Cadillac boss Graeme Lowdon has explained the team's thinking behind poaching Lewis Hamilton's manager to join its management structure.
Last month, it was announced that Marc Hynes would become Cadillac's chief racing officer after amicably splitting with Hamilton ahead of the 2026 season.
The two had become friends during their junior careers, in which Hynes won the 1999 British F3 title, beating Jenson Button to the crown, with the 2009 F1 champion finishing third overall.
Hynes was drafted back into Hamilton's inner circle for his move to Ferrari in 2025, after enjoying a previous spell between 2015 and 2021, including serving as the CEO of 'Project 44', Hamilton's management company.

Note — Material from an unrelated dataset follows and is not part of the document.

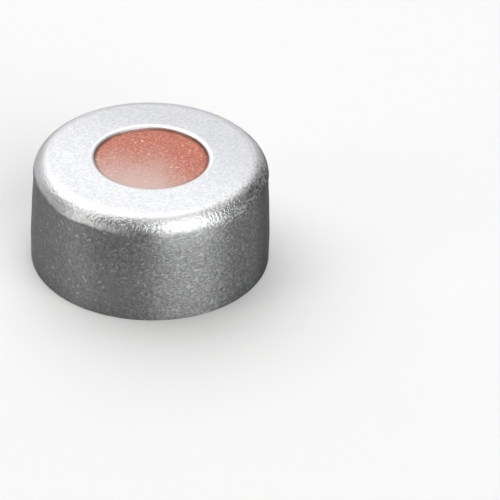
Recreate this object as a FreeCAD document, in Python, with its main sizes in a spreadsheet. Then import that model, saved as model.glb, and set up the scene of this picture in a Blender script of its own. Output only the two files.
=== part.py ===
import FreeCAD, Part
import math
import os
import sys

import Sketcher

# Crimp cap for a small glass vial, as it comes out of the bag, not yet crimped.
# A one-piece aluminium cap is deep drawn from sheet: a round top with a punched window,
# a rolled shoulder and a skirt that widens a little towards its trimmed rim. Under the
# top lies the septum, a red rubber disc with a thin slippery film bonded to the face
# that meets the glass.
# The origin is the middle of the rim, the cap stands on the rim and +Z points out of the top.

doc = FreeCAD.newDocument("crimp_cap")
sheet = doc.addObject("Spreadsheet::Sheet", "sizes")

# All driving sizes in millimetres, each written once.
drivingSizes = [
    ("rim_diameter", 11.7, "outside of the skirt at the rim"),
    ("skirt_taper", 0.21, "how far the skirt leans in on each side, carried up to the top's level"),
    ("cap_height", 5.5, "rim to top"),
    ("mouth_band", 1.2, "straight stretch of the skirt above the rim"),
    ("bend_radius", 4.0, "easy bend between the straight stretch and the leaning one"),
    ("sheet_gauge", 0.2, "thickness of the aluminium"),
    ("corner_radius", 0.9, "outside of the rolled shoulder"),
    ("window_diameter", 5.5, "punched hole in the top"),
    ("lip_radius", 0.1, "rounding that the punch leaves on the upper edge of the hole"),
    ("rim_break", 0.04, "rounding on both edges of the trimmed rim"),
    ("rubber_thickness", 0.9, "red rubber of the septum"),
    ("film_thickness", 0.1, "film bonded under the rubber"),
    ("septum_clearance", 0.02, "gap between the septum's side and the skirt"),
]
for row, (alias, number, meaning) in enumerate(drivingSizes, start=1):
    sheet.set(f"A{row}", meaning)
    sheet.set(f"B{row}", str(number))
    sheet.setAlias(f"B{row}", alias)
doc.recompute()

# Sizes that follow from the driving ones, as formulas on the sheet.
rimRadius = "sizes.rim_diameter / 2"
rimInside = f"{rimRadius} - sizes.sheet_gauge"
shoulderRadius = f"{rimRadius} - sizes.skirt_taper"
windowRadius = "sizes.window_diameter / 2"
skirtLean = "sizes.skirt_taper / (sizes.cap_height - sizes.mouth_band)"
wallInside = f"{shoulderRadius} + {skirtLean} * sizes.corner_radius - sizes.sheet_gauge"
septumRadius = f"{wallInside} - sizes.septum_clearance"
cornerInside = "sizes.corner_radius - sizes.sheet_gauge"
rubberEdge = f"min({cornerInside}; 0.9 * sizes.rubber_thickness)"
rubberUnder = "sizes.cap_height - sizes.sheet_gauge - sizes.rubber_thickness"
filmUnder = f"{rubberUnder} - sizes.film_thickness"


def worth(formula):
    """The formula's present value, in millimetres."""
    return float(sheet.evalExpression(formula.replace("sizes.", "")))


def newBody(nodeName):
    """An empty body whose label is the sub-part's name."""
    body = doc.addObject("PartDesign::Body", nodeName)
    body.Label = nodeName
    return body


def newSketch(body, name, role):
    """A sketch that lies on one of the body's own origin planes."""
    plane = next(feature for feature in body.Origin.OriginFeatures if feature.Role == role)
    sketch = body.newObject("Sketcher::SketchObject", name)
    sketch.AttachmentSupport = [(plane, "")]
    sketch.MapMode = "FlatFace"
    return sketch


def bindLength(sketch, name, formula, kind, *places):
    """A named dimension of the sketch, bound to the sheet."""
    index = sketch.addConstraint(Sketcher.Constraint(kind, *places, worth(formula)))
    sketch.renameConstraint(index, name)
    sketch.setExpression(f"Constraints.{name}", formula)


def circleSketch(body, name, formula):
    """A circle about the body's axis, its radius bound to the sheet."""
    sketch = newSketch(body, name, "XY_Plane")
    axis = FreeCAD.Vector(0, 0, 1)
    sketch.addGeometry(Part.Circle(FreeCAD.Vector(0, 0, 0), axis, worth(formula)), False)
    sketch.addConstraint(Sketcher.Constraint("Coincident", 0, 3, -1, 1))
    bindLength(sketch, "ring_radius", formula, "Radius", 0)
    return sketch


def ringEdges(feature, height, radius):
    """Names of the feature's full circles at this height and radius."""
    near = 1e-4
    names = []
    for number, edge in enumerate(feature.Shape.Edges, start=1):
        if not isinstance(edge.Curve, Part.Circle):
            continue
        if abs(edge.Curve.Center.z - height) < near and abs(edge.Curve.Radius - radius) < near:
            names.append(f"Edge{number}")
    if not names:
        sys.exit(f"{feature.Label} has no ring at height {height:.3f} and radius {radius:.3f}")
    return names


def roundRings(body, name, base, rings, formula):
    """A fillet on rings, given as (height, radius), with its own radius bound to the sheet."""
    fillet = body.newObject("PartDesign::Fillet", name)
    fillet.Base = (base, [edge for height, radius in rings for edge in ringEdges(base, height, radius)])
    fillet.setExpression("Radius", formula)
    doc.recompute()
    return fillet


def outlineSketch(body):
    """Half the section of the form: rim, straight skirt, easy bend, leaning skirt, top and axis."""
    sketch = newSketch(body, "half_section", "XZ_Plane")
    rimOut, band, bend = worth(rimRadius), worth("sizes.mouth_band"), worth("sizes.bend_radius")
    shoulderOut, top = worth(shoulderRadius), worth("sizes.cap_height")
    lean = math.atan(worth(skirtLean))
    middle = FreeCAD.Vector(rimOut - bend, band, 0)
    bendEnd = middle + FreeCAD.Vector(bend * math.cos(lean), bend * math.sin(lean), 0)
    foot, bandEnd = FreeCAD.Vector(rimOut, 0, 0), FreeCAD.Vector(rimOut, band, 0)
    shoulder, crown = FreeCAD.Vector(shoulderOut, top, 0), FreeCAD.Vector(0, top, 0)
    origin = FreeCAD.Vector(0, 0, 0)
    bendCircle = Part.Circle(middle, FreeCAD.Vector(0, 0, 1), bend)
    outline = [
        Part.LineSegment(origin, foot),
        Part.LineSegment(foot, bandEnd),
        Part.ArcOfCircle(bendCircle, 0, lean),
        Part.LineSegment(bendEnd, shoulder),
        Part.LineSegment(shoulder, crown),
        Part.LineSegment(crown, origin),
    ]
    rim, straight, arc, leaning, top, axis = [sketch.addGeometry(piece, False) for piece in outline]
    sketch.addConstraint(Sketcher.Constraint("Coincident", rim, 1, -1, 1))
    for before, after in ((rim, straight), (leaning, top), (top, axis), (axis, rim)):
        sketch.addConstraint(Sketcher.Constraint("Coincident", before, 2, after, 1))
    for before, after in ((straight, arc), (arc, leaning)):
        sketch.addConstraint(Sketcher.Constraint("Tangent", before, 2, after, 1))
    for line in (rim, top):
        sketch.addConstraint(Sketcher.Constraint("Horizontal", line))
    for line in (straight, axis):
        sketch.addConstraint(Sketcher.Constraint("Vertical", line))
    bindLength(sketch, "rim_radius", rimRadius, "DistanceX", rim, 1, rim, 2)
    bindLength(sketch, "mouth_band", "sizes.mouth_band", "DistanceY", straight, 1, straight, 2)
    bindLength(sketch, "bend_radius", "sizes.bend_radius", "Radius", arc)
    bindLength(sketch, "shoulder_radius", shoulderRadius, "DistanceX", top, 2, top, 1)
    bindLength(sketch, "cap_height", "sizes.cap_height", "DistanceY", axis, 2, axis, 1)
    return sketch


def makeShell():
    """The drawn cap: a solid form, rounded, hollowed to one gauge, then punched and trimmed."""
    body = newBody("cap_shell")
    sketch = outlineSketch(body)
    form = body.newObject("PartDesign::Revolution", "drawn_form")
    form.Profile = sketch
    form.ReferenceAxis = (sketch, ["V_Axis"])
    form.Angle = 360
    doc.recompute()

    top = worth("sizes.cap_height")
    shoulder = [(top, worth(shoulderRadius))]
    form = roundRings(body, "rolled_shoulder", form, shoulder, "sizes.corner_radius")

    mouth = next(f"Face{number}" for number, face in enumerate(form.Shape.Faces, start=1)
                 if abs(face.CenterOfMass.z) < 1e-4)
    hollow = body.newObject("PartDesign::Thickness", "one_gauge")
    hollow.Base = (form, [mouth])
    hollow.Mode = "Skin"
    hollow.Join = "Intersection"
    hollow.Reversed = True
    hollow.setExpression("Value", "sizes.sheet_gauge")
    doc.recompute()

    window = body.newObject("PartDesign::Pocket", "punched_window")
    window.Profile = circleSketch(body, "window_circle", windowRadius)
    window.Type = "ThroughAll"
    window.Reversed = True
    doc.recompute()
    punched = math.pi * worth(windowRadius) ** 2 * worth("sizes.sheet_gauge")
    if abs(hollow.Shape.Volume - window.Shape.Volume - punched) > 0.001 * punched:
        sys.exit("the window isn't cut through the top")

    lip = roundRings(body, "window_lip", window, [(top, worth(windowRadius))], "sizes.lip_radius")
    rim = [(0.0, worth(rimRadius)), (0.0, worth(rimInside))]
    roundRings(body, "trimmed_rim", lip, rim, "sizes.rim_break")
    return body


def makeDisc(nodeName, thickness, underside):
    """A round layer of the septum, at its height under the top."""
    body = newBody(nodeName)
    layer = body.newObject("PartDesign::Pad", f"{nodeName}_layer")
    layer.Profile = circleSketch(body, f"{nodeName}_circle", septumRadius)
    layer.setExpression("Length", thickness)
    body.setExpression("Placement.Base.z", underside)
    doc.recompute()
    return body, layer


def makeRubber():
    """The rubber seats on the underside of the top and follows the inside of the shoulder."""
    body, layer = makeDisc("septum_rubber", "sizes.rubber_thickness", rubberUnder)
    upperEdge = [(worth("sizes.rubber_thickness"), worth(septumRadius))]
    roundRings(body, "pressed_edge", layer, upperEdge, rubberEdge)
    return body


def makeFilm():
    """The film covers the rubber's whole lower face."""
    body, layer = makeDisc("septum_film", "sizes.film_thickness", filmUnder)
    return body


subParts = [makeShell(), makeRubber(), makeFilm()]
doc.recompute()

for thing in doc.Objects:
    if "Invalid" in thing.State or "Error" in thing.State:
        sys.exit(f"{thing.Label} failed: {thing.State}")

os.makedirs("parts", exist_ok=True)
for body in subParts:
    shape = body.Shape
    if shape.isNull() or not shape.isValid() or len(shape.Solids) != 1:
        sys.exit(f"{body.Label} isn't one valid solid")
    box = shape.optimalBoundingBox(False, False)
    size = f"{box.XLength:.3f} across, z {box.ZMin:.3f} to {box.ZMax:.3f}"
    print(f"{body.Label}: {shape.Volume:.3f} mm3, {size}")
    shape.exportStep(f"parts/{body.Label}.step")
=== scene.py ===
import math
from types import SimpleNamespace

import bmesh
import bpy
import numpy as np
from mathutils import Matrix, Vector


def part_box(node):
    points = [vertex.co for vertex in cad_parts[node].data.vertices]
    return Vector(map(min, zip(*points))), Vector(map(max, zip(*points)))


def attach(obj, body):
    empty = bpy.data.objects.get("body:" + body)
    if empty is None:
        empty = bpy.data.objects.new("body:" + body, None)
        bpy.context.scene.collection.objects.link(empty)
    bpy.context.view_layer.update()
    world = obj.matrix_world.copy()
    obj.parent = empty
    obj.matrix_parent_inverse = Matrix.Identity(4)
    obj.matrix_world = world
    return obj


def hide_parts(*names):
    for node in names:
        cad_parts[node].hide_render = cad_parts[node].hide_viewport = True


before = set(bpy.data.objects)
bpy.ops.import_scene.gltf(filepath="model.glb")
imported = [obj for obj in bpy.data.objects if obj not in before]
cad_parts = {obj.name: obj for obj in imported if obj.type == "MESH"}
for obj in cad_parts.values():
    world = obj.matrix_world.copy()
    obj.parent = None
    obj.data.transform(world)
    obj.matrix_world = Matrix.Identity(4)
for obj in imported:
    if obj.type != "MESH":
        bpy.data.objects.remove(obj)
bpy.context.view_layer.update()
mm = 0.001  # one millimetre in metres; the surfaces below are worked out in millimetres
print("frame loaded")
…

Hynes has existing links to Cadillac, with the team's reserve driver Zhou Guanyu also in his management stable, as is team principal Lowdon.
Explaining the decision to hire Hynes in the senior role, Lowdon explained how he would provide a racer's link between the team as it gels, and should be regarded as a final piece "in the jigsaw" of the management structure, which also includes Dan Towriss as CEO and Mario Andretti as an ambassador.

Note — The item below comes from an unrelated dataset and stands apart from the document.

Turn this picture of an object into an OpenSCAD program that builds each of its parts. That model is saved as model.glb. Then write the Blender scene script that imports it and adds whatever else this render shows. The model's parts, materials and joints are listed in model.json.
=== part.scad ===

"Anyone who knows Marc knows that he is extremely competitive in every aspect, and that's quite important, especially in a new team when we have a very experienced engineering group and technical group, but who haven't even had 12 months working together," Lowdon told media, including RacingNews365.
"That group needs to operate at the very highest level, but also from the racing side, you need to close the feedback loop.
"You can't really have engineering delivering solutions into a racing environment unless the loop comes back, and whilst we've got incredibly experienced drivers, it is not really the driver's role to take on every single aspect of that.
"Ever since we've been able to run a car, one of our key areas of progress has been closing all these loops, whether it is in feedback on the wind-tunnel, on the driver-in-the-loop simulator, or CFD or indeed, processes and procedures in the garage.
"That is key, and obviously, technical and engineering going around in a loop together with the chief racing officer feeding back into that, so you can kind of see it as a customer-supplier relationship to some extent.
"Otherwise, you have a team that's marking its own homework, and that is not the way to progress.
"We said very early on that we want this to be the team which everybody wants to join, that everyone is proud to be in, and that people want to stay in.
"One of the things which we are pushing really hard in terms of core values is this absolute open honesty in how we operate, because it is very difficult to progress unless you have that.
"We haven't got time to mess about, and we've got some pretty impressive competition that we need to be trying to push, so [signing Hynes] is just part of that overall structure, and it is one of the last pieces of the jigsaw of the overall thing that you see coming together."